The European Investment Bank is backing the controversial Trans-Adriatic Pipeline (TAP) with its biggest energy loan ever, a €1.5-billion credit that will ease the way for project developers to move natural gas from the Caspian Sea to the Mediterranean.
The decision means “shamelessly locking Europe into decades of fossil fuel dependency even as the window for fossil fuel use is slamming shut,” said Colin Roche of Friends of the Earth Europe. It was the “marquee announcement” in a €6.5-billion energy finance package that also includes green bonds, wind, hydro, energy efficiency finance, and investments in energy poverty reduction, EURACTIV.com reports.
“Opposition to the project has been fierce, as activists have highlighted the impact construction work is already having on local communities,” the online news outlet notes, as well as its incompatibility with the emission reduction goals in the Paris agreement. But “EIB Vice President Andrew McDowell told Reuters the TAP project would help to offset declining European production, providing a diversified source of gas, and displace coal-fired power generation in central and southeastern Europe.”
The line “will form the European leg of the Southern Gas Corridor, a large-scale fossil fuel infrastructure project that will cross the Anatolian plain from Azerbaijan, before cutting through northern Greece, Albania, and making land in southern Italy,” EURACTIV explains. The pipeline is expected to carry 10 billion cubic metres of natural gas from the Shah Deniz 2 field in Azerbaijan, but Russian energy giant Gazprom is already raising flags with its suggestion that it might also make use of the line.
In a study commissioned by the Bankwatch Network and released late last month, ahead of the TAP decision, researchers from the Observatori del Deute en la Globalització and the Polytechnic University of Catalonia conclude that the Southern Gas Corridor could be at least as emissions-intensive as coal, based on emissions thresholds set by the International Energy Agency.
“In more than half of the nine scenarios examined, the level of fugitive emissions of methane, the main component of natural gas and an exceptionally potent greenhouse gas, would mean the Southern Gas Corridor’s climate footprint is comparable to coal power’s or even larger,” Bankwatch notes in a release.
“In five of the scenarios considered by the authors of the new study, the share of unintended releases of methane in the extraction and transmission would range between 2.44 to 5.95%, thus raising the risk of exacerbating, rather than mitigating, climate change,” the organization states. “In addition, the study shows that the annual emissions of the Southern Gas Corridor’s first stage alone would exceed the total emissions of Bulgaria in 2015, or even match Romania’s in that year.”

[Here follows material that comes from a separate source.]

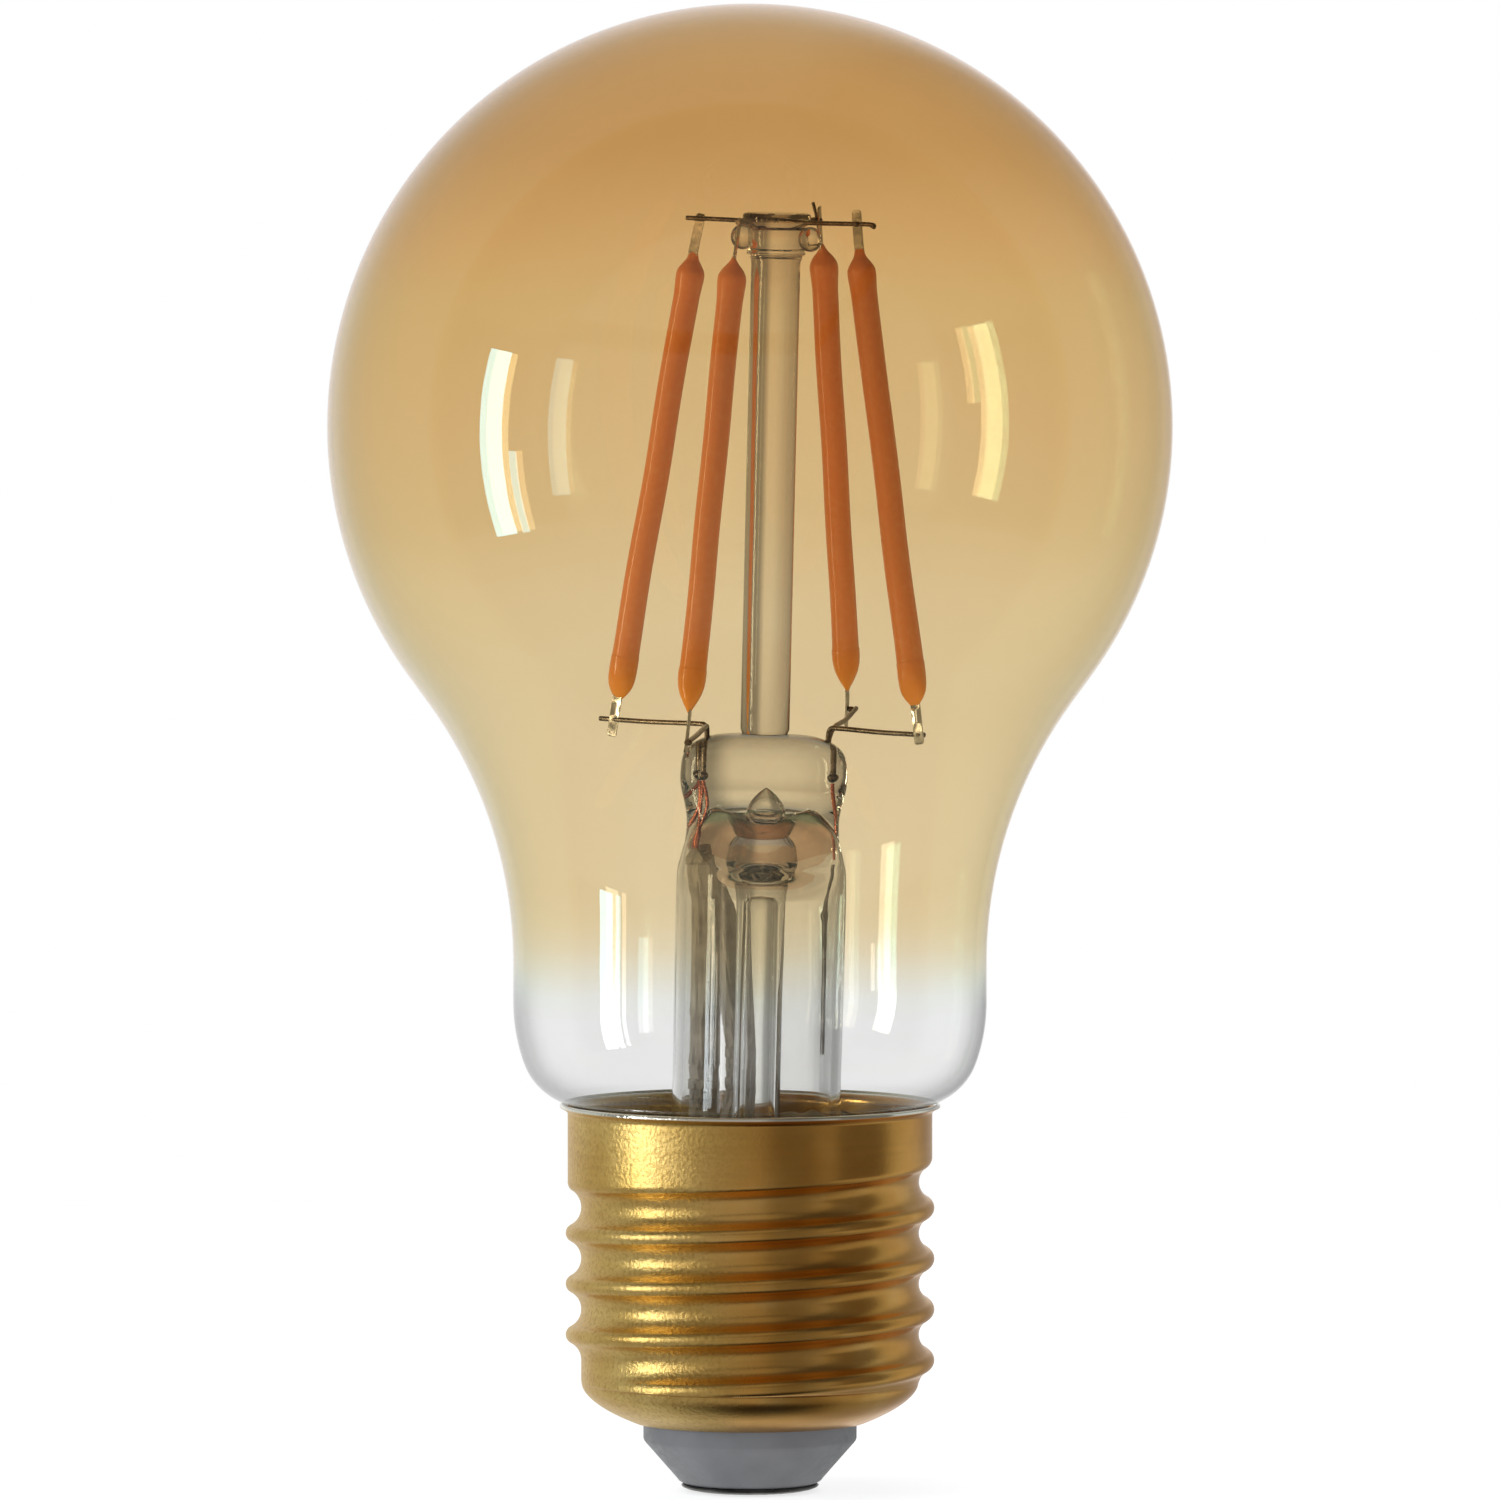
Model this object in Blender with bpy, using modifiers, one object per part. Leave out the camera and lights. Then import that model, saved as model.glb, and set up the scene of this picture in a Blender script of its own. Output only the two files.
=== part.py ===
"""A smart filament light bulb: a pear-shaped glass bulb on an E27 screw cap, as separate pieces.

The origin is the centre of the contact face under the cap, +Z runs up to the dome,
-Y is the front and +X the right-hand side. Lengths are in metres.
The glass stem and all that it carries lean a little to the right, so they hang on one
tilted empty, and each filament hangs on an empty of its own at the filament's lower end.
"""

from math import atan2, cos, floor, pi, radians, sin, sqrt, tau

import bmesh
import bpy
from mathutils import Vector

MM = 0.001
GAP = 0.3 * MM  # clearance between pieces that touch or are sealed together

# The glass bulb, as an outline from the crown down to the open neck end
TOTAL_HEIGHT = 105.8 * MM
BULB_RADIUS = 30.0 * MM
GLASS_WALL = 0.75 * MM
DOME_END = radians(126)  # polar angle where the sphere runs out into the cone
CONE_LENGTH = 2.4 * MM
WAIST_RADIUS = 31.6 * MM  # of the hollow curve between cone and neck
NECK_LENGTH = 2.8 * MM
SHOULDER = ((12.9 * MM, radians(19.5)), (4.6 * MM, radians(50)))  # radius and turn of its two arcs
TAIL_RADIUS = 11.2 * MM  # the neck end inside the cap
TAIL_END_Z = 21.3 * MM

# The screw cap, size E27
PITCH = 3.629 * MM
CREST_RADIUS = 13.13 * MM
ROOT_RADIUS = 12.03 * MM
CREST_ARC = 0.65 * MM
FIRST_CREST_Z = 9.3 * MM  # height of the lowest crest at +X
CRESTS = 4
SHEET = 0.25 * MM
SKIRT_RADIUS = 12.975 * MM
LIP_RADIUS = 13.55 * MM
LIP_Z = 27.5 * MM
LIP_HEIGHT = 0.7 * MM
SHELL_BOTTOM_Z = 4.9 * MM
SHELL_MOUTH_RADIUS = 8.0 * MM
BOWL_TOP_Z = 7.9 * MM  # where the thread ends in the rounded bottom
INSULATOR_RADIUS = 7.65 * MM
PLATE_RADIUS = 4.9 * MM
CONTACT_RADIUS = 4.0 * MM
CONTACT_TOP_Z = 0.45 * MM
PIN_RADIUS = 1.0 * MM
PIN_TOP_Z = 6.6 * MM

# The stem: flare, tube and pressed top
STEM_LEAN = radians(1.33)
STEM_OFFSET_X = -0.2 * MM
STEM_RADIUS = 6.05 * MM
STEM_WALL = 0.75 * MM
FLARE_RADIUS = 10.9 * MM
FLARE_BOTTOM_Z = 20.0 * MM
FLARE_TOP_Z = 27.0 * MM
BORE_TOP_Z = 45.6 * MM
PRESS_HALF_WIDTH = 5.95 * MM
PRESS_HALF_THICKNESS = 2.75 * MM
PRESS_TOP_Z = 54.0 * MM
EXHAUST_RADIUS = 1.7 * MM
EXHAUST_BORE = 0.9 * MM
EXHAUST_TIP_Z = 15.0 * MM
EXHAUST_HOLE_Z = 48.8 * MM

# The glass post with its button
POST_RADIUS = 1.75 * MM
BUTTON_RADIUS = 2.43 * MM
BUTTON_BOTTOM_Z = 88.2 * MM
BUTTON_TOP_Z = 91.05 * MM

# Wires
LEAD_RADIUS = 0.2 * MM
BRIDGE_RADIUS = 0.16 * MM
SEAL_RADIUS = 0.17 * MM
TAIL_WIRE_RADIUS = 0.25 * MM
KNOT_Z = 50.7 * MM  # weld between arm and seal, inside the press
SEAL_END_Z = 45.0 * MM
ARM_Z = 54.3 * MM
BRIDGE_UPPER_Z = 90.3 * MM
BRIDGE_LOWER_Z = 89.3 * MM
LEFT_LEAD = Vector((-4.1, 0.8, 0.0)) * MM  # the back one; the front one mirrors it in y
RIGHT_LEAD = Vector((4.5, 0.0, 0.0)) * MM
SLEEVE_RADIUS = 1.1 * MM
SLEEVE_WALL = 0.4 * MM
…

European Commission officials and some financial institutions have argued the Corridor will help the EU meet its emission reduction targets, Bankwatch adds. But last year, EU Climate Commissioner Miguel Arias Cañete “admitted the Commission has not carried out any climate assessment of what is in fact the largest fossil fuels project the EU is currently pursuing. None of the public banks that are considering financing parts of the Southern Gas Corridor, or that have already provided funding, have publicized any climate assessments of the project.”